Siempre he creído que en la Isla hay muchos husos horarios, esas líneas invisibles que regulan el tiempo según la posición geográfica. Normalmente cambiarían cada muchos kilómetros. Sin embargo, aquí pueden variar cada pocos cientos de metros. Quizá para uno sean las 10 de la mañana, pero para otro, digamos que está a tres cuadras de ti, serían las siete. Por eso la actividades comienzan dos horas tarde, porque tú estás en Nepal y los organizadores, en Nueva Zelanda.
Así me explico el comportamiento de esas personas con las que quedas a una hora determinada y tú, por disciplinado, por puntualito, estás ahí en el momento pactado. Siempre das 15 minutos de margen. Los extremismos no son buenos. La gente se complica y el transporte se pone jíbaro. Tuvo un percance: se le rompió el zapato a mitad de camino y regresó a ponerse otras chancletas, o debió ayudar a Peter Pan a llegar a la tierra de Nunca Jamás, o se enredó a nueve asaltos con las sábanas y en el tercer tercer round le hizo morder la lona-colchón.
En ese primer cuarto de hora que se concede, porque uno no es un inconsciente, las esperas calmado. Te conectas un rato en Internet y contestas par de mensajes, revisas las notificaciones de Facebook e Instagram o, sencillamente, miras el trasiego de gente y automóviles de un lugar a otro, te entretienes con los transeúntes y el tránsito. Luego, cuando te preocupa si te habrán dejado como pan olvidado en tostadora encendida, quemado, llamas para saber por dónde van.
Todos tenemos un amigo —de hecho, uno mismo puede ser ese amigo, porque de una manera u otra todos nosotros hemos “quemado” a alguien— que te contesta el teléfono e, incluso antes de que le preguntes, te suelta a borbotones: “Estoy a tres cuadras”, “En cinco minutos llego”, “Cuando veas a alguien con una camisa guarabeada doblar por la esquina, ese soy yo”.
No tienes más opción que creerle y volver a la espera; por lo menos sabes que llegará, aunque no se sepas cuándo.
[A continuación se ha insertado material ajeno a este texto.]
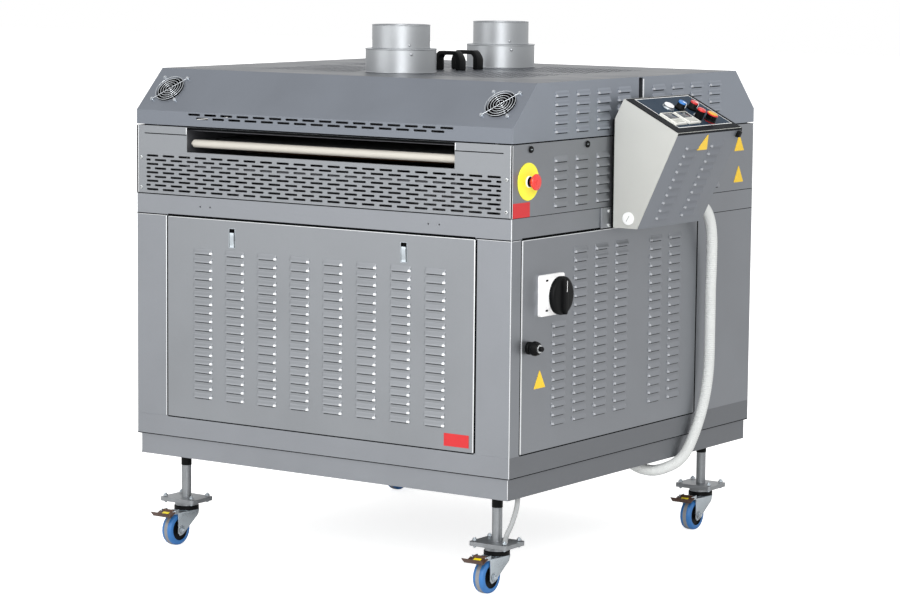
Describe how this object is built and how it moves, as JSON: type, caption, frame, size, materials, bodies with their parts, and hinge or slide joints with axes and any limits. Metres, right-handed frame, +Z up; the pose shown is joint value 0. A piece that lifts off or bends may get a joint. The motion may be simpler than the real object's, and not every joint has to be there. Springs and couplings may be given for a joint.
{
  "type": "reflow oven",
  "caption": "Through-feed reflow oven on castors: louvred lower cabinet, end grilles with a conveyor opening, hinged two-part hood with exhausts, and a side control pod.",
  "frame": {"origin": "on the floor under the middle of the whole outline", "axes": "+Z up, -Y towards the infeed end, +X towards the side with the control pod"},
  "size_m": [1.2994, 1.1476, 1.303],
  "materials": {
    "steel_front": "satin stainless sheet",
    "steel_side": "satin stainless sheet",
    "steel_duct": "bright stainless",
    "zinc": "zinc plated",
    "pod_sheet": "light grey",
    "panel_blue": "dark blue grey",
    "black": "matt black",
    "white": "white",
    "light_grey": "light grey",
    "red": "red",
    "yellow": "yellow",
    "blue": "blue",
    "brown": "brown",
    "tyre_blue": "blue tyre",
    "gear": "grey",
    "belt": "woven mesh",
    "brass_tone": "heat toned tube",
    "inner_steel": "dull inner sheet"
  },
  "bodies": {
    "body": {"base_frame": "steel_side", "corner_posts": "steel_front", "upper_band": "steel_side", "rear_panel": "steel_front", "left_panel": "steel_side", "mid_side_panels": "steel_side", "end_grilles": "steel_front", "fasteners": "black", "conveyor_belt": "belt", "heaters": "brass_tone", "tunnel_shell": "inner_steel", "control_gear": "gear", "pod_shell": "pod_sheet", "pod_mount": "black", "cable_glands": "white", "panel_plate": "panel_blue", "temp_controllers": "light_grey", "conduit": "white", "bonding_lead": "gear", "legs": "zinc", "stop_disc": "yellow"},
    "front_panel": {"front_panel": "steel_front"},
    "side_door": {"side_door": "steel_side", "isolator_plate": "light_grey"},
    "door_lock": {"door_lock": "black"},
    "isolator_knob": {"isolator_knob": "black"},
    "front_hood": {"front_hood": "steel_side", "top_sheet_front": "steel_side", "exhaust_collar_front": "steel_duct", "exhaust_spigot_front": "steel_duct", "lid_handle_front": "black", "fan_guards": "zinc", "fan_housings": "black"},
    "rear_hood": {"rear_hood": "steel_side", "top_sheet_rear": "steel_side", "exhaust_collar_rear": "steel_duct", "exhaust_spigot_rear": "steel_duct", "lid_handle_rear": "black"},
    "fan_rotor_left": {"fan_rotor_left": "black"},
    "fan_rotor_right": {"fan_rotor_right": "black"},
    "infeed_roller": {"infeed_roller": "steel_duct"},
    "outfeed_roller": {"outfeed_roller": "steel_duct"},
    "white_button": {"white_button": "white"},
    "blue_selector": {"blue_selector": "blue"},
    "red_selector": {"red_selector": "red"},
    "red_button": {"red_button": "red"},
    "yellow_knob": {"yellow_knob": "yellow"},
    "stop_button": {"stop_button": "red"},
    "castor_fr": {"castor_fork_fr": "zinc"},
    "wheel_fr": {"castor_wheel_fr": "tyre_blue"},
    "pedal_fr": {"brake_pedal_fr": "brown"},
    "castor_fl": {"castor_fork_fl": "zinc"},
    "wheel_fl": {"castor_wheel_fl": "tyre_blue"},
    "pedal_fl": {"brake_pedal_fl": "brown"},
    "castor_rr": {"castor_fork_rr": "zinc"},
    "wheel_rr": {"castor_wheel_rr": "tyre_blue"},
    "pedal_rr": {"brake_pedal_rr": "brown"},
    "castor_rl": {"castor_fork_rl": "zinc"},
    "wheel_rl": {"castor_wheel_rl": "tyre_blue"},
    "pedal_rl": {"brake_pedal_rl": "brown"}
  },
  "joints": [
    {"name": "front_panel_pull", "type": "slide", "parent": "body", "child": "front_panel", "axis": [0, -1, 0], "range_m": [0, 0.25]},
    {"name": "side_door_hinge", "type": "hinge", "parent": "body", "child": "side_door", "pos_m": [0.45675, 0.24725, 0.582], "axis": [0, 0, 1], "range_deg": [0, 95]},
    {"name": "door_lock_turn", "type": "hinge", "parent": "side_door", "child": "door_lock", "pos_m": [0.46475, -0.48175, 0.578], "axis": [1, 0, 0], "range_deg": [0, 90]},
    {"name": "isolator_turn", "type": "hinge", "parent": "side_door", "child": "isolator_knob", "pos_m": [0.46475, -0.39375, 0.694], "axis": [1, 0, 0], "range_deg": [0, 90]},
    {"name": "front_hood_hinge", "type": "hinge", "parent": "body", "child": "front_hood", "pos_m": [-0.09025, -0.55075, 1.059], "axis": [1, 0, 0], "range_deg": [0, 75]},
    {"name": "rear_hood_hinge", "type": "hinge", "parent": "body", "child": "rear_hood", "pos_m": [-0.09025, 0.56325, 1.059], "axis": [-1, 0, 0], "range_deg": [0, 75]},
    {"name": "fan_spin_left", "type": "hinge", "parent": "front_hood", "child": "fan_rotor_left", "pos_m": [-0.57925, -0.50725, 1.1375], "axis": [0, 0.7071, -0.7071], "continuous": true},
    {"name": "fan_spin_right", "type": "hinge", "parent": "front_hood", "child": "fan_rotor_right", "pos_m": [0.39875, -0.50725, 1.1375], "axis": [0, 0.7071, -0.7071], "continuous": true},
    {"name": "infeed_roller_turn", "type": "hinge", "parent": "body", "child": "infeed_roller", "pos_m": [-0.09025, -0.53275, 1.01], "axis": [1, 0, 0], "continuous": true},
    {"name": "outfeed_roller_turn", "type": "hinge", "parent": "body", "child": "outfeed_roller", "pos_m": [-0.09025, 0.54525, 1.01], "axis": [1, 0, 0], "continuous": true},
    {"name": "white_button_press", "type": "slide", "parent": "body", "child": "white_button", "axis": [-0.452, 0, -0.892], "range_m": [0, 0.004], "stiffness_N_per_m": 600},
    {"name": "red_button_press", "type": "slide", "parent": "body", "child": "red_button", "axis": [-0.452, 0, -0.892], "range_m": [0, 0.004], "stiffness_N_per_m": 600},
    {"name": "blue_selector_turn", "type": "hinge", "parent": "body", "child": "blue_selector", "pos_m": [0.56042, 0.02425, 1.1115], "axis": [0.452, 0, 0.892], "range_deg": [-45, 45]},
    {"name": "red_selector_turn", "type": "hinge", "parent": "body", "child": "red_selector", "pos_m": [0.56399, 0.07625, 1.1097], "axis": [0.452, 0, 0.892], "range_deg": [-45, 45]},
    {"name": "yellow_knob_turn", "type": "hinge", "parent": "body", "child": "yellow_knob", "pos_m": [0.61573, 0.07225, 1.08348], "axis": [0.452, 0, 0.892], "range_deg": [-60, 60]},
    {"name": "stop_button_press", "type": "slide", "parent": "body", "child": "stop_button", "axis": [-1, 0, 0], "range_m": [0, 0.005], "stiffness_N_per_m": 900},
    {"name": "castor_swivel_fr", "type": "hinge", "parent": "body", "child": "castor_fr", "pos_m": [0.37775, -0.47175, 0.103], "axis": [0, 0, 1], "continuous": true},
    {"name": "wheel_roll_fr", "type": "hinge", "parent": "castor_fr", "child": "wheel_fr", "pos_m": [0.37775, -0.51375, 0.04], "axis": [1, 0, 0], "continuous": true},
    {"name": "brake_pedal_press_fr", "type": "hinge", "parent": "castor_fr", "child": "pedal_fr", "pos_m": [0.37775, -0.54075, 0.0885], "axis": [1, 0, 0], "range_deg": [0, 14]},
    {"name": "castor_swivel_fl", "type": "hinge", "parent": "body", "child": "castor_fl", "pos_m": [-0.55825, -0.47175, 0.103], "axis": [0, 0, 1], "continuous": true},
    {"name": "wheel_roll_fl", "type": "hinge", "parent": "castor_fl", "child": "wheel_fl", "pos_m": [-0.55825, -0.51375, 0.04], "axis": [1, 0, 0], "continuous": true},
    {"name": "brake_pedal_press_fl", "type": "hinge", "parent": "castor_fl", "child": "pedal_fl", "pos_m": [-0.55825, -0.54075, 0.0885], "axis": [1, 0, 0], "range_deg": [0, 14]},
    {"name": "castor_swivel_rr", "type": "hinge", "parent": "body", "child": "castor_rr", "pos_m": [0.37775, 0.48425, 0.103], "axis": [0, 0, 1], "continuous": true},
    {"name": "wheel_roll_rr", "type": "hinge", "parent": "castor_rr", "child": "wheel_rr", "pos_m": [0.37775, 0.44225, 0.04], "axis": [1, 0, 0], "continuous": true},
    {"name": "brake_pedal_press_rr", "type": "hinge", "parent": "castor_rr", "child": "pedal_rr", "pos_m": [0.37775, 0.41525, 0.0885], "axis": [1, 0, 0], "range_deg": [0, 14]},
    {"name": "castor_swivel_rl", "type": "hinge", "parent": "body", "child": "castor_rl", "pos_m": [-0.55825, 0.48425, 0.103], "axis": [0, 0, 1], "continuous": true},
    {"name": "wheel_roll_rl", "type": "hinge", "parent": "castor_rl", "child": "wheel_rl", "pos_m": [-0.55825, 0.44225, 0.04], "axis": [1, 0, 0], "continuous": true},
    {"name": "brake_pedal_press_rl", "type": "hinge", "parent": "castor_rl", "child": "pedal_rl", "pos_m": [-0.55825, 0.41525, 0.0885], "axis": [1, 0, 0], "range_deg": [0, 14]}
  ]
}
Ahí entra mi teoría. La explicación es que tú estás en Zimbabwe y ellos en Dinamarca.
En verdad, el “Estoy a tres cuadras” fácilmente te lo pudo decir en el mismo momento en que abría la ducha y esperaba que el calentador hiciera efecto, o mientras contemplaba cómo el agua para bañarse comenzaba a burbujear, dentro del jarro con el fondo quemado en la hornilla, para poder echarla en el cubo.
“En cinco minutos llego” puede significar que está metido bajo la cama, arrastrándose como soldados en entrenamiento en una alambrada baja, en búsqueda del zapato al que el otro día sin querer le propinó una patada y lo envió a esa región ignota de los cuartos donde todo se pierde y todo aparece.
“Cuando veas a alguien con una camisa guarabeada doblar por la esquina”, pueden observar con detenimiento la lagaña, redonda, amarilla y perfecta que se les acaba de quedar pegada en la punta del dedo, sorprendidos por lo redonda, amarilla y perfecta que es.
Mientras tanto tú, aún en espera, intentas matar el tiempo en defensa propia. Te aburres de los transeúntes y el tránsito; vas a un café cercano a por un expreso; compites con tu reflejo en la vidriera de una tienda a piedra, papel o tijera; juegas al “veo, veo, qué cosa ves” con la gente que pasa, a ver si hallas a alguien conocido con el que dar muela, por lo menos cinco minutos; y así.
Hasta cierto punto recuerdo esas paradojas de las películas de ciencia ficción donde, cuando se trasladan por disímiles planetas, para los que se quedan en la Tierra pasan cuatro meses y para los viajeros, 40 años. Entonces, cuando se reencuentran al final del filme, el primero es un anciano y el otro aún, como se diría popularmente, un titi. He conocido a muchos astronautas de la puntualidad que atraviesan las cosmocuadras de los planetas Cuba.
Cuando atraviesan todos los husos horarios, cuando ambos ya están en el mismo, en la frontera entre la India y Paquistán por ejemplo, te sueltan esa frase criolla que todo justifica: “Asere, me enredé”, y aunque los aprietes nunca te contarán que cuando les timbraste aguardaban por que se calentara el agua de la ducha, o exploraban el país de los zapatos pateados o se frotaban los ojos para acabar de despertarse. Al final uno lo entiende, porque aquí cualquiera se enreda y un día eres el quemado y otro el quemador.